Seruan Denny Sumargo di Raja Ampat, Saatnya Kita Memilih Masa Depan, Bukan Eksploitasi
KLIKWARTAKU – Ketika seorang figur publik seperti Denny Sumargo angkat bicara, bukan sekadar perhatian yang terarah, tapi juga nurani yang terusik.
Dalam video singkat namun penuh makna di Instagram, Denny menyampaikan keprihatinan mendalam atas ancaman serius yang membayangi Raja Ampat, surga biodiversitas dunia yang kini terancam menjadi ladang luka karena aktivitas pertambangan nikel.
Permintaan Denny kepada Presiden Prabowo Subianto bukan basa-basi selebritas. Ia berbicara bukan hanya sebagai publik figur, tapi sebagai anak bangsa yang pernah menapaki lebih dari 600 pulau Indonesia. Dan ketika seseorang yang telah menyaksikan langsung keelokan negeri ini bersuara lantang, kita patut mendengar.
“Tanah Papua bukan ladang eksploitasi, tapi tanah kehidupan,” katanya.
Kalimat yang sederhana, tapi mengandung kedalaman makna yang selama ini terabaikan oleh kebijakan tambang yang membutakan.
Lima Izin Usaha Pertambangan (IUP) nikel di Raja Ampat adalah angka yang terlalu banyak untuk kawasan konservasi sekelas ini. Menteri ESDM memang menyebut semua izin itu legal. Namun, pertanyaannya, legal bagi siapa? Legalitas administratif tidak bisa jadi tameng atas kerusakan ekologis yang tak terpulihkan.
Hukum boleh bicara soal izin, tapi hati nurani berbicara soal masa depan.
Pemerintah pusat harus mendengar suara masyarakat Papua, para aktivis lingkungan, hingga tokoh-tokoh seperti Denny Sumargo, karena mereka bicara dari realitas di lapangan, bukan dari balik meja rapat ber-AC.
Sementara Menteri LHK sudah menyatakan akan meninjau dampaknya, publik menunggu lebih dari sekadar kunjungan.

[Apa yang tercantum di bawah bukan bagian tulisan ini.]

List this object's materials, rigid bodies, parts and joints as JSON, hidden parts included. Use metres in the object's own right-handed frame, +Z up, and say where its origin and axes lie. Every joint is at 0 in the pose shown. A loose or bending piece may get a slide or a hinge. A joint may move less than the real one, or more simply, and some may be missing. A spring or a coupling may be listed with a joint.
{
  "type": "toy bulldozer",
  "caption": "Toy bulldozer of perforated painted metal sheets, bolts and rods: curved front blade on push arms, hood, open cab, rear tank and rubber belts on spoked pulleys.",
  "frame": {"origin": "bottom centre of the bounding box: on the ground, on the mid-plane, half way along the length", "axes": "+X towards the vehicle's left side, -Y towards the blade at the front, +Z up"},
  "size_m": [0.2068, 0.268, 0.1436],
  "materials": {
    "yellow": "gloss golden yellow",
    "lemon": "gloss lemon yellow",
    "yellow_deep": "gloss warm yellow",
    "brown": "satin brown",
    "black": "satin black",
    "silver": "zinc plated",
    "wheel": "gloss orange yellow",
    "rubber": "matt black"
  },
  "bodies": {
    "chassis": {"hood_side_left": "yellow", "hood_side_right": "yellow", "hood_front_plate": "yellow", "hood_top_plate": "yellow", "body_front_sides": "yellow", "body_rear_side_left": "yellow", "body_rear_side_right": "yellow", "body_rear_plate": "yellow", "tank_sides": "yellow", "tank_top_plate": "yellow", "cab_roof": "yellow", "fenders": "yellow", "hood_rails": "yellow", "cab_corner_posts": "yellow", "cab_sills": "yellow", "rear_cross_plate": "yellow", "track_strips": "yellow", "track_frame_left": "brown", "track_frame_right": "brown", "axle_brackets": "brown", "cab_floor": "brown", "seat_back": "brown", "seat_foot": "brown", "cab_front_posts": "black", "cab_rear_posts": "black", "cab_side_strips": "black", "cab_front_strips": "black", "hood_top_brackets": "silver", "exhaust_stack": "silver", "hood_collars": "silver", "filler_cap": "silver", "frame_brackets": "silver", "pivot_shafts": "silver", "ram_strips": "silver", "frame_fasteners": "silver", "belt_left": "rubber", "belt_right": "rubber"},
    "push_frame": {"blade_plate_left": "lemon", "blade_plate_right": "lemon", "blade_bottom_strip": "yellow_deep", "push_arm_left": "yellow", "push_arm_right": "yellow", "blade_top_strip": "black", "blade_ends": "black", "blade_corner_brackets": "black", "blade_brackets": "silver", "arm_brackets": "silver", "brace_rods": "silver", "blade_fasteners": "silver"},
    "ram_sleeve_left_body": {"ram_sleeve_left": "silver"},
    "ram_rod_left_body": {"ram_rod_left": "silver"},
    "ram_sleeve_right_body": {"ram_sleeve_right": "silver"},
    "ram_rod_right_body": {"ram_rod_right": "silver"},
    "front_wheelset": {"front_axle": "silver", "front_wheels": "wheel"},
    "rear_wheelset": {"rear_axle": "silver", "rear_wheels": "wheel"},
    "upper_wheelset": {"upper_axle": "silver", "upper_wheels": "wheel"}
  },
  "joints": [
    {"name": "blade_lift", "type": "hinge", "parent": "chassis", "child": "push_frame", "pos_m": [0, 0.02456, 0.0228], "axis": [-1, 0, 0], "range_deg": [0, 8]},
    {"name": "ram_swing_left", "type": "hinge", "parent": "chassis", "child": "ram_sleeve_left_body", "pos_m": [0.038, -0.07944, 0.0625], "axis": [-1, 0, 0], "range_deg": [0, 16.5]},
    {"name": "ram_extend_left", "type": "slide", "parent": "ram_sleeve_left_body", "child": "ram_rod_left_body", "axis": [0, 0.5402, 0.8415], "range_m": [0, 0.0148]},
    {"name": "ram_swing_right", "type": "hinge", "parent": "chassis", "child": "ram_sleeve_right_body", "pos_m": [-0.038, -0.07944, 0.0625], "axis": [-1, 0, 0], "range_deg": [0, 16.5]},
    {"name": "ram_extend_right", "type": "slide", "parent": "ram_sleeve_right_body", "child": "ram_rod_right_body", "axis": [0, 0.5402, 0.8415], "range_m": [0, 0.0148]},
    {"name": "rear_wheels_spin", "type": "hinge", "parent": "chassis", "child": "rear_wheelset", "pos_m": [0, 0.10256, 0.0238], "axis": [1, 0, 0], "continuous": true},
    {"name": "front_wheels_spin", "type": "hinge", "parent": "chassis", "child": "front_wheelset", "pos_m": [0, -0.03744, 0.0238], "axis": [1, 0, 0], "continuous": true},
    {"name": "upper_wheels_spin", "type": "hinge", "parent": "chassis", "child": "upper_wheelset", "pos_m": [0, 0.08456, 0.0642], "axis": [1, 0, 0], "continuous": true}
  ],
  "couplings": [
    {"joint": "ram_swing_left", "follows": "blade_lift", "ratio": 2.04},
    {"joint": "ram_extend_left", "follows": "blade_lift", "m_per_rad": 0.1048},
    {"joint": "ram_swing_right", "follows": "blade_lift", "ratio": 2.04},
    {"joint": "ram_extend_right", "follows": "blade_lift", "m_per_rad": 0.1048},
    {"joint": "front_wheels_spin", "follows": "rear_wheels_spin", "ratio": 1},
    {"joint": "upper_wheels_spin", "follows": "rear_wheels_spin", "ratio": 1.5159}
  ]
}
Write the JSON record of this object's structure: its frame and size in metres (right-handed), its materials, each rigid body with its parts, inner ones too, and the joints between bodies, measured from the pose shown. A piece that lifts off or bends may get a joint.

Yang dibutuhkan adalah kebijakan yang tegas dan berpihak pada konservasi, bukan kompromi ekonomi sesaat.
Raja Ampat bukan hanya milik Papua. Ia adalah warisan dunia. Di sinilah lebih dari 1.400 spesies ikan dan tiga perempat jenis karang dunia hidup berdampingan dalam keseimbangan yang rapuh. Sekali rusak, tidak akan pernah kembali seperti semula.
Sedimentasi dari pertambangan bukan hanya mematikan ekosistem laut, tapi juga menghancurkan sumber hidup masyarakat adat yang menjaga kawasan ini turun-temurun.
Kita sering bangga menyebut Indonesia sebagai negara maritim, negara kepulauan, negara kaya biodiversitas. Tapi kebanggaan tanpa perlindungan adalah kemunafikan.
Kalau Raja Ampat saja tak bisa kita jaga, lalu apa yang sebenarnya kita perjuangkan atas nama pembangunan?
Seruan Denny Sumargo adalah pengingat keras: kita sedang berada di persimpangan. Apakah kita ingin masa depan yang berkelanjutan, atau warisan luka ekologis yang akan kita wariskan ke generasi mendatang?
Sudah saatnya Presiden dan para pemegang kuasa mengambil sikap yang jelas. Kita tidak butuh pembangunan yang membunuh kehidupan.
Kita butuh keberanian untuk berkata cukup pada eksploitasi, dan berani membela tanah yang seharusnya diwariskan dalam keadaan utuh, bukan rusak.